Although he doesn’t remember the details of that day, a very primal pain and fear had been etched into his nervous system. It is the nervous system’s job to protect us and it does so by taking past events, applying them to the present, to predict the future. Michael’s nervous system learned a very important lesson early in his life – trusting others was dangerous. The closer you are, the more dangerous it can be. As he began to feel closer to his adoptive parents, his nervous system acted quickly, pushing him to fight or flee.
We often think that if we can’t remember something, it doesn’t impact our behavior. But when our relationship with our caregivers is disrupted, whether at birth or, like Michael, later in childhood, our nervous system is always placed on high alert, often impacting those relationships that, ironically, offer the greatest potential for healing.
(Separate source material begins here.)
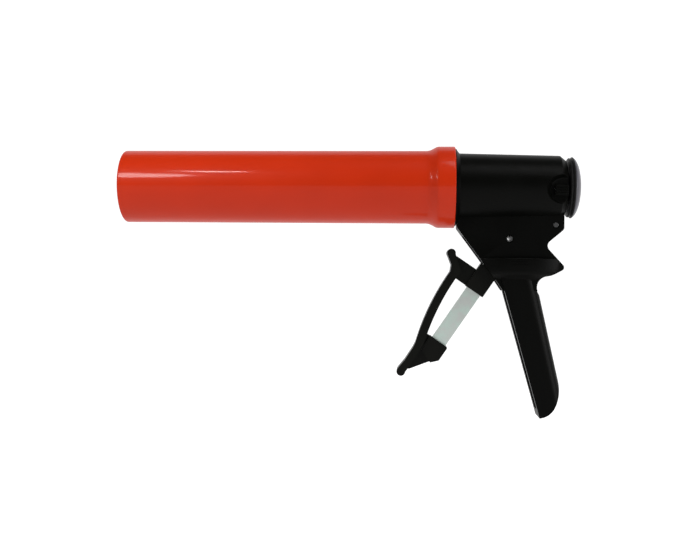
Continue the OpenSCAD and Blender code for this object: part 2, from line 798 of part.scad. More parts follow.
module knob_screw() color(steel) translate([rod_rear + knob_web, 0, 0]) {
    shank = knob_screw_grip + knob_web - 0.6;
    along_x(-shank) cylinder(r = knob_screw_r, h = shank + eps);
    difference() {
        along_x(0) cylinder(r = 4.6, h = 2.2);
        along_x(1) cylinder(r = 1.6, h = 2, $fn = 6);
    }
}

// ---- Trigger ----

module lever_outline() difference() {
    union() {
        translate([bar_front, -lever_len]) square([lever_w, lever_len]);
        circle(r = boss_r);
        rotate(nose_angle) translate([0, -arm_half]) square([nose_arm, 2 * arm_half]);
        translate(nose_arm * [cos(nose_angle), sin(nose_angle)]) circle(r = nose_r);
    }
    circle(r = pivot_r + run_gap);
}

module trigger_lever() color(zinc) in_lever() side_plate(lever_t) lever_outline();

// The bow's band between its two beads
module bow_outline() {
    centre = [bow_front_x + bow_r, bow_mid_z];
    top_a = 180 - asin((bow_top_z - bow_mid_z) / bow_r);
    low_a = 180 + asin((bow_mid_z - bow_low_z) / bow_r);
    outer = arc(centre, bow_r, top_a, low_a, 14);
    inner = arc(centre + [0.4, 0], bow_r - bow_t, low_a, top_a, 14);
    polygon(concat(
        [top_bead + bead_r * [-0.75, -0.66], [-24, -39.5]], outer, [[-12.6, -106], [-12.4, -117]],
        [low_bead + bead_r * [-1, 0.1], low_bead + bead_r * [0.9, 0.5], [-7, -106]], inner,
        [[-15, -40], top_bead + bead_r * [0.9, 0.4]]
    ));
    translate(top_bead) circle(r = bead_r);
    translate(low_bead) circle(r = bead_r);
}

// Upper and lower web between bow and bar
module web_outline() {
    inner = bar_front - 1;
    polygon([[-24, -31.8], [inner, -31.8], [inner, sleeve_low + 0.4], [-17, sleeve_low + 0.4]]);
    polygon([
        [-12, socket_top - 0.2], [bar_front, socket_top - 0.2], [bar_back, -105],
        [3, -108.4], [-5.5, -120.6], [-11, -125]
    ]);
}

module trigger_grip() color(nylon) in_lever() {
    front = bar_front - grip_wall + 0.4;
    back = bar_back + grip_wall;
    end = -lever_len;
    difference() {
        union() {
            side_plate(bow_w) bow_outline();
            side_plate(web_t) web_outline();
            side_plate(sleeve_w) translate([front, sleeve_low]) square([back - front, sleeve_top - sleeve_low]);
            side_plate(socket_w) polygon([
                [front - 0.6, socket_top], [back - 0.8, socket_top], [back, socket_top - 0.8],
                [back, end - 2.2], [back - 4.4, end - 7], [front, end - 3]
            ]);
        }
        translate([bar_front - run_gap, -lever_t / 2 - run_gap, end - seat_gap])
            cube([lever_w + 2 * run_gap, lever_t + 2 * run_gap, lever_len]);
    }
}

// Slotted spring pin, its slot up
module trigger_pivot_pin() color(zinc) in_body() difference() {
    cross_pin([pivot_x, pivot_z], pivot_r, cheek_w - 2 * pin_sink);
    cross_pin([pivot_x, pivot_z], pivot_r - pivot_wall, far);
    translate([pivot_x - pin_slot_w / 2, -far / 2, pivot_z]) cube([pin_slot_w, far, pivot_r + 1]);
}

// Nylon spacers that centre the lever between the cheeks
module pivot_spacers() color("ivory") in_body() for (s = [-1, 1]) {
    t = (slot_w - lever_t) / 2 - slide_gap;
    translate([0, s * (lever_t / 2 + slide_gap / 2 + t / 2), 0]) difference() {
        cross_pin([pivot_x, pivot_z], boss_r, t);
        cross_pin([pivot_x, pivot_z], pivot_r + run_gap, far);
    }
}

// ---- Nodes ----

barrel_tube();
housing();
front_bearing_plate();
front_bush();
retaining_ring();
return_spring();
drive_plates();
brake_spring();
brake_plate();
release_pad_left();
release_pad_right();
brake_pin();
rear_cover();
rear_bush();
rear_cover_screws();
push_rod();
piston_disc();
piston_washers();
piston_nut();
rear_knob();
knob_cap();
knob_screw();
trigger_lever();
trigger_grip();
trigger_pivot_pin();
pivot_spacers();
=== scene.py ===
"""Looks of a closed-barrel caulking gun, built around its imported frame.

Every sub-assembly is a class that holds its own sizes, in millimetres and degrees. It builds its
meshes in the frame's axes (+X from the muzzle to the rear knob, +Z up, metres) and dresses them
in node-built finishes.
"""

from __future__ import annotations
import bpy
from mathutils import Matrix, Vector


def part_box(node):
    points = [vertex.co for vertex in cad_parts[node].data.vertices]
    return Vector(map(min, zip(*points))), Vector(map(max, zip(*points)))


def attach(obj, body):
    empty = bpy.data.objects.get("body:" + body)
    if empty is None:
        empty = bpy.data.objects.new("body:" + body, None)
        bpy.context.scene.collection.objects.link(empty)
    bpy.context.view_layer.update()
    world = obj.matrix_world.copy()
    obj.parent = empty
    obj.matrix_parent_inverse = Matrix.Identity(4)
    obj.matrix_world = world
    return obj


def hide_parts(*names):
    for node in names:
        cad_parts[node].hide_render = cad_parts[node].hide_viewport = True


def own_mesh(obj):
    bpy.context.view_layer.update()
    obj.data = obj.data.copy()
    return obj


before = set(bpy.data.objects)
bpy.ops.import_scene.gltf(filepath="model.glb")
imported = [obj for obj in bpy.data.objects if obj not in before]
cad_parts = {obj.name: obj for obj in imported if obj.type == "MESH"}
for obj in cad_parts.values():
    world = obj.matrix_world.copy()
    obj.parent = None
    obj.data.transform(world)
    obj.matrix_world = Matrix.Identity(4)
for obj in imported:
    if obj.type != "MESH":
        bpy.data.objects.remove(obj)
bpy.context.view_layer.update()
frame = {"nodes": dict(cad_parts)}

import logging  # noqa: E402
import math  # noqa: E402
from collections.abc import Iterable, Sequence  # noqa: E402
from dataclasses import dataclass, field  # noqa: E402
from enum import Enum  # noqa: E402
from typing import Any  # noqa: E402

import bmesh  # noqa: E402
import bpy  # noqa: E402
from mathutils import Matrix, Vector  # noqa: E402

LOG = logging.getLogger("caulking_gun")
Point2 = tuple[float, float]
Corner = tuple[float, float, float]
Colour = tuple[float, float, float]

MM = 0.001
# Points closer than this are one point
MERGE_DISTANCE = 0.004 * MM
# A radius under this, in mm, is a point on the axis
ON_AXIS = 1e-6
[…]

Our work, then, is not to try to fix the behavior, but to quiet the nervous system. L.R. Knost wrote, “when little people are overwhelmed by big emotions, it’s our job to share our calm, not join their chaos.” In doing so, we can rewire Michael’s nervous system, one repetition at a time. There is no place better to do this than in our schools because no one, outside of the home, has children for 30 hours a week for forty weeks. But we need to remember that our work is not to fix, but to calm. Or, to borrow from a common saying, “don’t just do something, stand there!”